From: Daniel Henrique Barboza <danielhb@linux.vnet.ibm.com>
To: Laurent Vivier <lvivier@redhat.com>, qemu-devel@nongnu.org
Cc: qemu-ppc@nongnu.org, mdroth@linux.vnet.ibm.com,
david@gibson.dropbear.id.au
Subject: Re: [Qemu-devel] [Qemu-ppc] [PATCH v9 0/6] migration/ppc: migrating DRC, ccs_list and pending_events
Date: Thu, 11 May 2017 16:48:58 -0300 [thread overview]
Message-ID: <a95f97a9-37df-f7ba-657e-6a35de892ba6@linux.vnet.ibm.com> (raw)
In-Reply-To: <f1b6a40d-3094-2896-6e50-699243813526@redhat.com>
Hi Laurent,
To easily reproduce the error scenario:
1 - start QEMU in both source and target host with the same devices
(target qemu
with the extra --incoming to accept the migration)
2 - in both QEMU instances add one or more cpus with device add:
device_add host-spapr-cpu-core,id=core1,core-id=1
3 - execute the migration
4 - after the migration is completed try to detach the cpu(s) you added
in the target QEMU:
device_del core1
There will be no errors thrown in the QEMU console but you'll notice in the
VM that the cpus will still be there. dmesg will show something like this:
[ +0.482307] cgroup: new mount options do not match the existing
superblock, will be ignored
[Apr19 14:47] random: crng init done
[Apr19 14:51] pseries-hotplug-cpu: CPU with drc index 10000008 already
exists
[ +0.020319] cpu 1 (hwid 8) Ready to die...

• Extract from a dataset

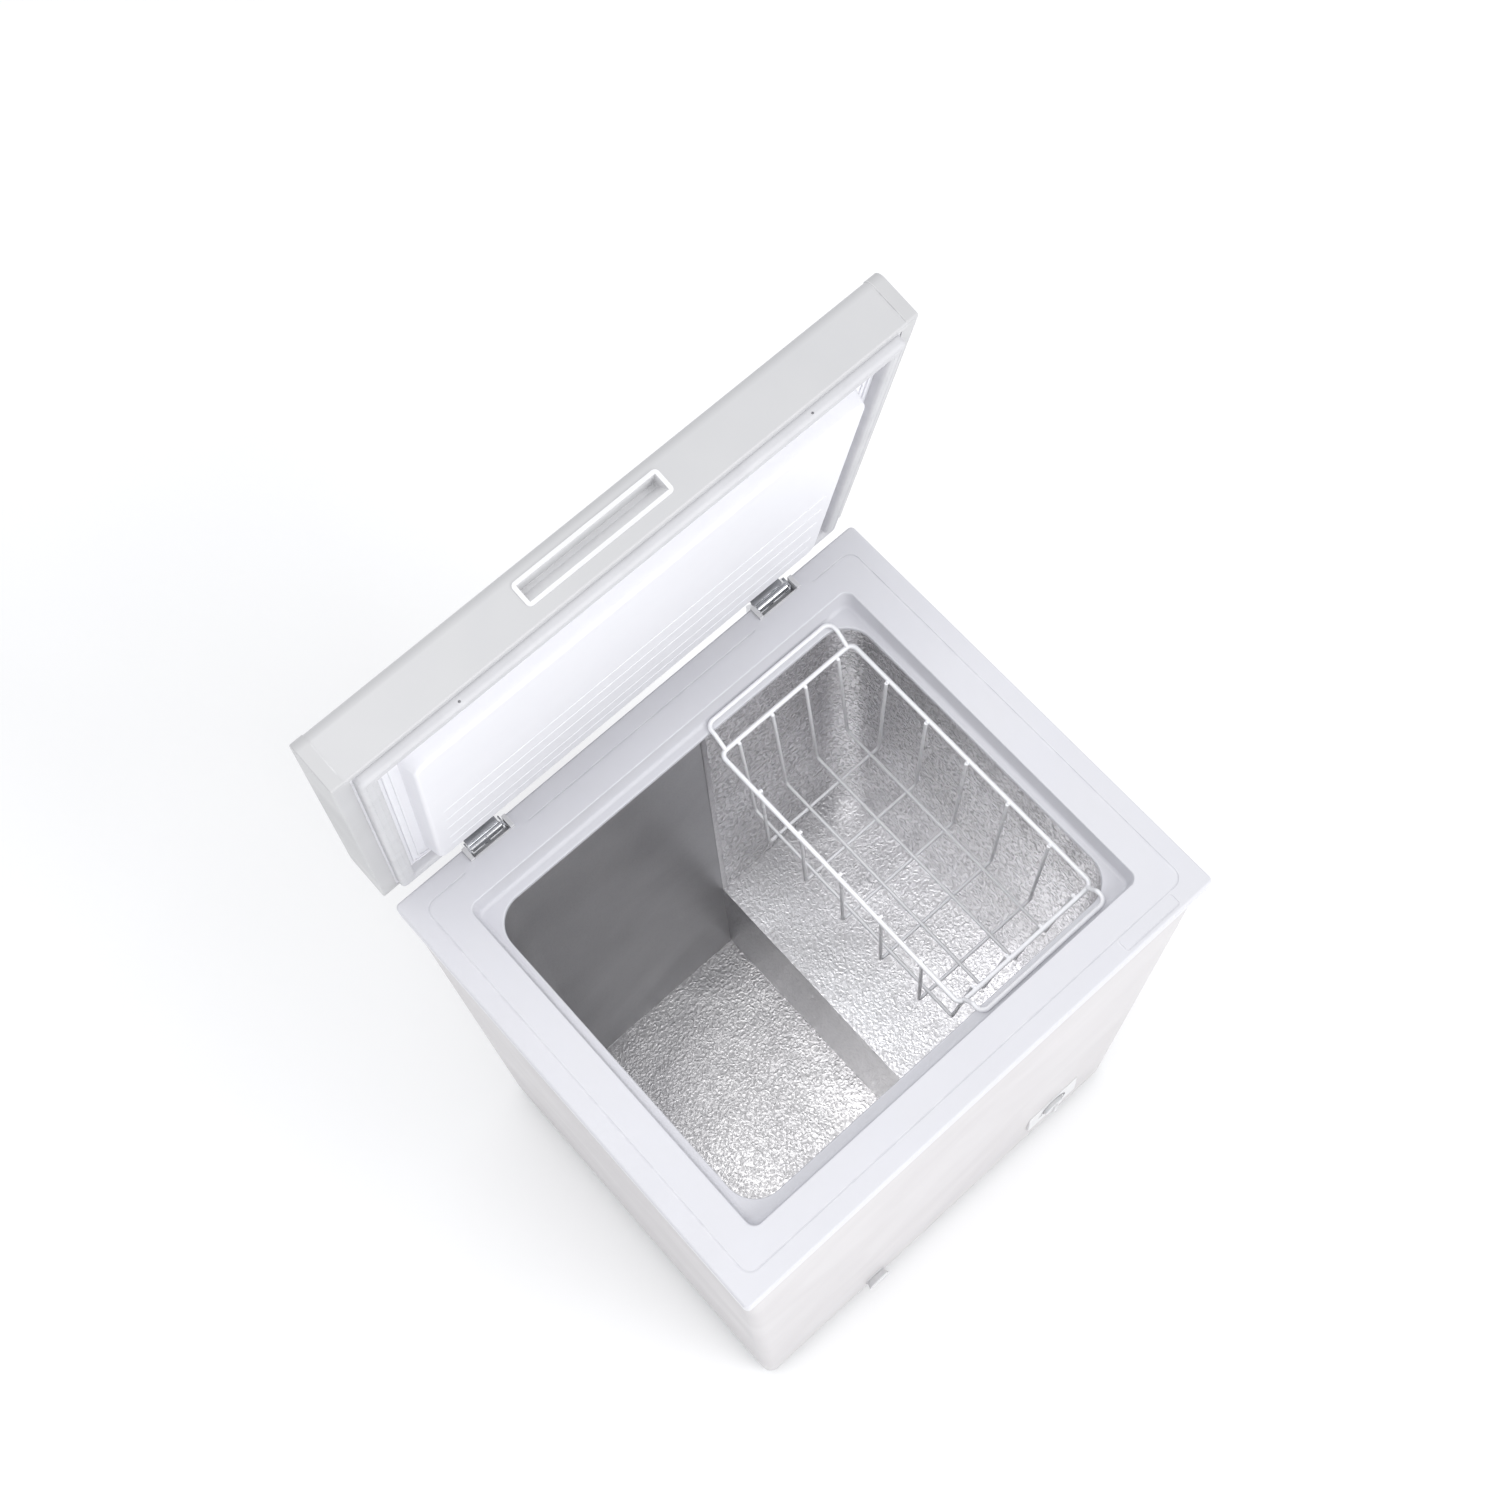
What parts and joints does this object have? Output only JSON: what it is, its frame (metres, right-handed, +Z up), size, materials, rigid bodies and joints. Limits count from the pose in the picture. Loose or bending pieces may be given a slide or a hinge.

[ +0.020550] pseries-hotplug-cpu: Failed to release drc (10000008) for
CPU <NULL>, rc: -1
[Apr19 14:56] cpu 1 (hwid 8) Ready to die...
[ +0.014549] pseries-hotplug-cpu: Failed to release drc (10000008) for
CPU <NULL>, rc: -1
The bug was originally reproduced using virsh:
# virsh setvcpus avocado-vt-vm1-migration 64 --live
# virsh -c 'qemu:///system' migrate --live --domain
avocado-vt-vm1-migration --desturi qemu+ssh://<target_ip>/system
--timeout 60
# virsh -c 'qemu+ssh://<target_ip>/system' setvcpus
avocado-vt-vm1-migration 8 --live
error: operation failed: vcpu unplug request timed out
This happens because virsh is hot plugging the CPUs in both source and
target
QEMUs and then migrating the VM, instead of starting the target QEMU
with the
extra CPUs. When trying to hot unplug the CPUs after the migration, it
fails because
these hot plugged CPUs at the target didn't pass the DRC state changes that
happened in the source.
This patch series aims to solve this scenario by migrating the relevant
DRC states
to allow for proper device removal after a migration.
You can see more info in this launchpad bug:
https://bugs.launchpad.net/ubuntu/+source/qemu/+bug/1677552
Thanks,
Daniel
On 05/11/2017 03:38 PM, Laurent Vivier wrote:
> Hi Daniel,
>
> I'd like to test your patch series: is there a way to generate easily
> the problem your series wants to fix?
>
> Thanks,
> Laurent
>
> On 05/05/2017 22:47, Daniel Henrique Barboza wrote:
>> v9:
>> - patch 1 (*new*): added a qtail in sPAPRMachineState called pending_dimm_unplugs
>> that stores the DIMM LMB state during the unplug process.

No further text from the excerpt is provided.